[MATERIAL PROVIDED]:

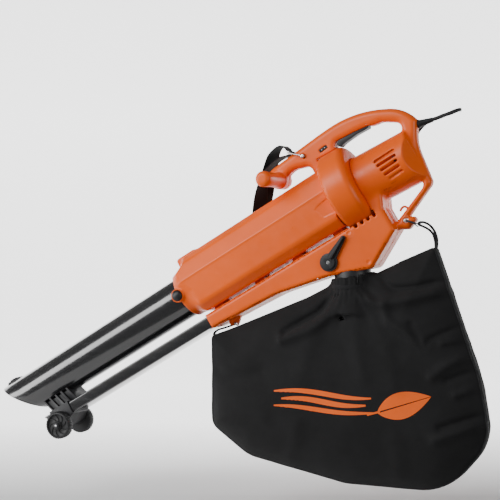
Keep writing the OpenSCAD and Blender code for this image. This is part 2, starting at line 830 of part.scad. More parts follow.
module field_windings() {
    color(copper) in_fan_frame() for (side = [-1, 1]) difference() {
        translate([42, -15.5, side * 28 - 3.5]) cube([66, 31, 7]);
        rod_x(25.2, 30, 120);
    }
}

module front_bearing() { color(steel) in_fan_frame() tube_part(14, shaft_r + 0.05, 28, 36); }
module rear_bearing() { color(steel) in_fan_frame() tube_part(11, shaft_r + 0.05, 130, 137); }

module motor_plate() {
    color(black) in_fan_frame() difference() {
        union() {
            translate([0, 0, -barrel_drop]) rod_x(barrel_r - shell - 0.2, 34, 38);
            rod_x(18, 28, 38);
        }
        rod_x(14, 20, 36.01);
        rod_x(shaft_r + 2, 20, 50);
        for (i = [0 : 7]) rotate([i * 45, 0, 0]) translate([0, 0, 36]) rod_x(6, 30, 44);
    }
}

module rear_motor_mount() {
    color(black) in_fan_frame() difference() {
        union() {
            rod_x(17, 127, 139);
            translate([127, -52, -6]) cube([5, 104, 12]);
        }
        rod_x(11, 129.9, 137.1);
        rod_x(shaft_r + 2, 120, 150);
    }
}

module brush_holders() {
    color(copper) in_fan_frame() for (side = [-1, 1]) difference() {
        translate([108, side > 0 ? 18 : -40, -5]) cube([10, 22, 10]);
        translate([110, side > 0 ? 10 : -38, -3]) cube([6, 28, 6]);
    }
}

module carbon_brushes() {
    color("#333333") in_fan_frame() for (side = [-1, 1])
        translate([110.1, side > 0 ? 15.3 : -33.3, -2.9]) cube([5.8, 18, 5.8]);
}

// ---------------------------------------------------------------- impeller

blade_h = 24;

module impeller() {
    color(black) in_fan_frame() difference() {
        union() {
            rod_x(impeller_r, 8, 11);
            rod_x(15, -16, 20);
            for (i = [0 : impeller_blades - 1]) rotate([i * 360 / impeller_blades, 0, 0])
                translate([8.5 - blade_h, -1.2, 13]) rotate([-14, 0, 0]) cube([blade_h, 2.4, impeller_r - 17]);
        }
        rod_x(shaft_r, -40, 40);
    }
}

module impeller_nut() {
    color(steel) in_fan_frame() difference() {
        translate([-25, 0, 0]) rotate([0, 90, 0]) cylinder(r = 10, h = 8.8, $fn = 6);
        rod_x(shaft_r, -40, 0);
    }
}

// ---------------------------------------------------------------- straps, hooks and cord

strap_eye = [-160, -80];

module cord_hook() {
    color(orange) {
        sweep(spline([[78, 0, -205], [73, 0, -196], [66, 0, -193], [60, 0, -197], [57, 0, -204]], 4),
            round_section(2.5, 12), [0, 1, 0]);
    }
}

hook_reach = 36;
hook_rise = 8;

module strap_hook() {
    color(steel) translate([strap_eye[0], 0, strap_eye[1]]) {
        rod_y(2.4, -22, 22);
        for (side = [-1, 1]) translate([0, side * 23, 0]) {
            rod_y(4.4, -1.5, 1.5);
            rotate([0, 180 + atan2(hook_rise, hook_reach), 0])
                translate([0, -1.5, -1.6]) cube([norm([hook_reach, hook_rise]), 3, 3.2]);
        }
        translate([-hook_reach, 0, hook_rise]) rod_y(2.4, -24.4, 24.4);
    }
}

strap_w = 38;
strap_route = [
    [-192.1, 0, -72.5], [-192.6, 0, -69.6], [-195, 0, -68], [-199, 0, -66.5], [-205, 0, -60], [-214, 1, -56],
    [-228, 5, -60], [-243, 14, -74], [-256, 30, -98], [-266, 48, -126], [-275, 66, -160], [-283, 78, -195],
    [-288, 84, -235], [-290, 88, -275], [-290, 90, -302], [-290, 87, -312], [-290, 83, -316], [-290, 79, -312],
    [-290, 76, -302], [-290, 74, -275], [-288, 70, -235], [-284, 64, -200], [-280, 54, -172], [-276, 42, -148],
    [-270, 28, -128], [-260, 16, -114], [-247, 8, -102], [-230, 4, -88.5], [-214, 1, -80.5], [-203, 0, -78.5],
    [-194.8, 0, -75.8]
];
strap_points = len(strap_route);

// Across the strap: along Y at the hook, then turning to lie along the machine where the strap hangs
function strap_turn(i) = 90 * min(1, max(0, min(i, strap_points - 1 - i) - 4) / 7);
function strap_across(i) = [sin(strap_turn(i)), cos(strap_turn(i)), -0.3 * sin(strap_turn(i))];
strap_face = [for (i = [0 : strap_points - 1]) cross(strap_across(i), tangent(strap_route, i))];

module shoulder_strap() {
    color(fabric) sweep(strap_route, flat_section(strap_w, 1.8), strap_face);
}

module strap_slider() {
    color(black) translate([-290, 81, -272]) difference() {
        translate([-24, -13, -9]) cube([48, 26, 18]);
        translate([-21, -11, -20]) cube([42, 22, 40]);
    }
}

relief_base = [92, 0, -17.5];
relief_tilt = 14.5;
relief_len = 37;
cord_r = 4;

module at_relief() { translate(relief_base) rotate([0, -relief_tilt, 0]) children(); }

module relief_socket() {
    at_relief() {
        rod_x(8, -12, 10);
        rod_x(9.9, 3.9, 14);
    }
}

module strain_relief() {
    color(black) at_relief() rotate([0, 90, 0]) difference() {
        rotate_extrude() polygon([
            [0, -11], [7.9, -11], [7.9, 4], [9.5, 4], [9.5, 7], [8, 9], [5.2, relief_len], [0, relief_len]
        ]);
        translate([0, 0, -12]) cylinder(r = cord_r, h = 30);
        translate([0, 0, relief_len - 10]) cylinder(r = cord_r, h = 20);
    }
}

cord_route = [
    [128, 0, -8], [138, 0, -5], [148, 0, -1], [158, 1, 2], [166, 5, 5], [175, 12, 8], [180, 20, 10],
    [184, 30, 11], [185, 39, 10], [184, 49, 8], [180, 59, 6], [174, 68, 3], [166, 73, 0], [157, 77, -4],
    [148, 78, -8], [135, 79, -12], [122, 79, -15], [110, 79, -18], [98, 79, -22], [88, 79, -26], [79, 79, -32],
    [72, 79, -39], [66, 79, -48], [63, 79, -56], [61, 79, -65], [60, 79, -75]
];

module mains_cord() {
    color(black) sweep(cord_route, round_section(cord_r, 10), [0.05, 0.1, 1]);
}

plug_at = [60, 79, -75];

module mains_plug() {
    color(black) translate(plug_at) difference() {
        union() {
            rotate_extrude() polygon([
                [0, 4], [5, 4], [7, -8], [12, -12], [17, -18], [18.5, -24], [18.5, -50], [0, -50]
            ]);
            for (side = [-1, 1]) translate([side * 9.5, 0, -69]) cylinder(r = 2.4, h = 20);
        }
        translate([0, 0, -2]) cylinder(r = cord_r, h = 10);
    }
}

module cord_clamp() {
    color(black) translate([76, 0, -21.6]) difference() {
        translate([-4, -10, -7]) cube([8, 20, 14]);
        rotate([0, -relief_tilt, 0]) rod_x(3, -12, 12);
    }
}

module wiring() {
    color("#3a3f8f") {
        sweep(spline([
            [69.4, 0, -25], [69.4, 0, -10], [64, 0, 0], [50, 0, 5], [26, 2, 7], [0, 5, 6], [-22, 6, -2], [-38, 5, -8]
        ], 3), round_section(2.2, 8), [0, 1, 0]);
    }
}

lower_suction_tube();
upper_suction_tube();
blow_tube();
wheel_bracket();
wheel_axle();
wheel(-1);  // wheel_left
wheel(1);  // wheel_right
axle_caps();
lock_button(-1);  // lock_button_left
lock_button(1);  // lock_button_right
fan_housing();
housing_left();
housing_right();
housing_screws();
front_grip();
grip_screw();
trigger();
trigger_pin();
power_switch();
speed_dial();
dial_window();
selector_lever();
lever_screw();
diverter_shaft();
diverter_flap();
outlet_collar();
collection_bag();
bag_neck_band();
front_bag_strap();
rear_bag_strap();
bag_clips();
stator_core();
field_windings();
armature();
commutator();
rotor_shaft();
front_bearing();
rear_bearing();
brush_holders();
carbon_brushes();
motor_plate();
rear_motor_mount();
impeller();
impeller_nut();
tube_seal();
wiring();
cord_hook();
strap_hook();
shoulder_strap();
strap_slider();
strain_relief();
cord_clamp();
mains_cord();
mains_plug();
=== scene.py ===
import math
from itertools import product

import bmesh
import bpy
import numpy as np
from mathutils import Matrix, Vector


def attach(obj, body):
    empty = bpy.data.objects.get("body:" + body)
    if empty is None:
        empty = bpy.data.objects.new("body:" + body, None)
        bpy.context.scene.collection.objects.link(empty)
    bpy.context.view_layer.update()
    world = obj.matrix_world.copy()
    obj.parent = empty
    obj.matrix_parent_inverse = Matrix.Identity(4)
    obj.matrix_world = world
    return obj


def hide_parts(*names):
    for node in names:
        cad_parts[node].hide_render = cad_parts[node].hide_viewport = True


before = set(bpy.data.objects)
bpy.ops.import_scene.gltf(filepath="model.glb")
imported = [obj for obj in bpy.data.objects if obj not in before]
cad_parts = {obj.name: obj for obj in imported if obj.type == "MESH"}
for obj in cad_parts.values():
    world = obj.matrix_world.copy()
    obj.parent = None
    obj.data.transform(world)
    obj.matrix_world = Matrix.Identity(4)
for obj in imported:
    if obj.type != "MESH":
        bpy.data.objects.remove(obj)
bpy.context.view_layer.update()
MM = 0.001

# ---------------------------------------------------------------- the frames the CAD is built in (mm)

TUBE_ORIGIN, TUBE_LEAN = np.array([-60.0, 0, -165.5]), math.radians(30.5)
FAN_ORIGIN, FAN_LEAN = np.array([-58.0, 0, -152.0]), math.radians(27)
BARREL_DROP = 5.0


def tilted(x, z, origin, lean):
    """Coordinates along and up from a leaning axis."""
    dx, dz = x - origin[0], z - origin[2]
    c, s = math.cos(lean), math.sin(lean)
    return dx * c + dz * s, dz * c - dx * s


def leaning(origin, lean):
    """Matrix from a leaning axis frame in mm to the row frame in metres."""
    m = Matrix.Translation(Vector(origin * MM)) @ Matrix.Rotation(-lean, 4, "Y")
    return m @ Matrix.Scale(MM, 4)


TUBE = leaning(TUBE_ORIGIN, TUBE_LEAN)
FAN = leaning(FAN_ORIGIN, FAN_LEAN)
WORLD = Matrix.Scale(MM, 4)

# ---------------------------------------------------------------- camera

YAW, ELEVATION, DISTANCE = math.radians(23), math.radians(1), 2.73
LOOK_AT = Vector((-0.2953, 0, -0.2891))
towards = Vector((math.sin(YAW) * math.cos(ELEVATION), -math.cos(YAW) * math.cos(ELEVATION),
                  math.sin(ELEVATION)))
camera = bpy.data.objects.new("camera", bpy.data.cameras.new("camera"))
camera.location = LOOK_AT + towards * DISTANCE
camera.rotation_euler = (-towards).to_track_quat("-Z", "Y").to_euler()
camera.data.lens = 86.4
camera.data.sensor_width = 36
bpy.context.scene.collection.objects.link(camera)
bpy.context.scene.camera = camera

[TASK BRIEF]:
Repeat exactly, please, each line from the beginning of the data through the line with "in_fan_frame() tube_part(11, shaft_r" in it, and only those lines.

[TASK SOLUTION]:
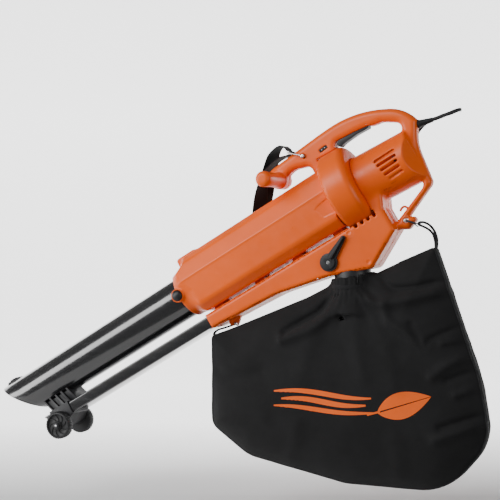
Keep writing the OpenSCAD and Blender code for this image. This is part 2, starting at line 830 of part.scad. More parts follow.
module field_windings() {
    color(copper) in_fan_frame() for (side = [-1, 1]) difference() {
        translate([42, -15.5, side * 28 - 3.5]) cube([66, 31, 7]);
        rod_x(25.2, 30, 120);
    }
}

module front_bearing() { color(steel) in_fan_frame() tube_part(14, shaft_r + 0.05, 28, 36); }
module rear_bearing() { color(steel) in_fan_frame() tube_part(11, shaft_r + 0.05, 130, 137); }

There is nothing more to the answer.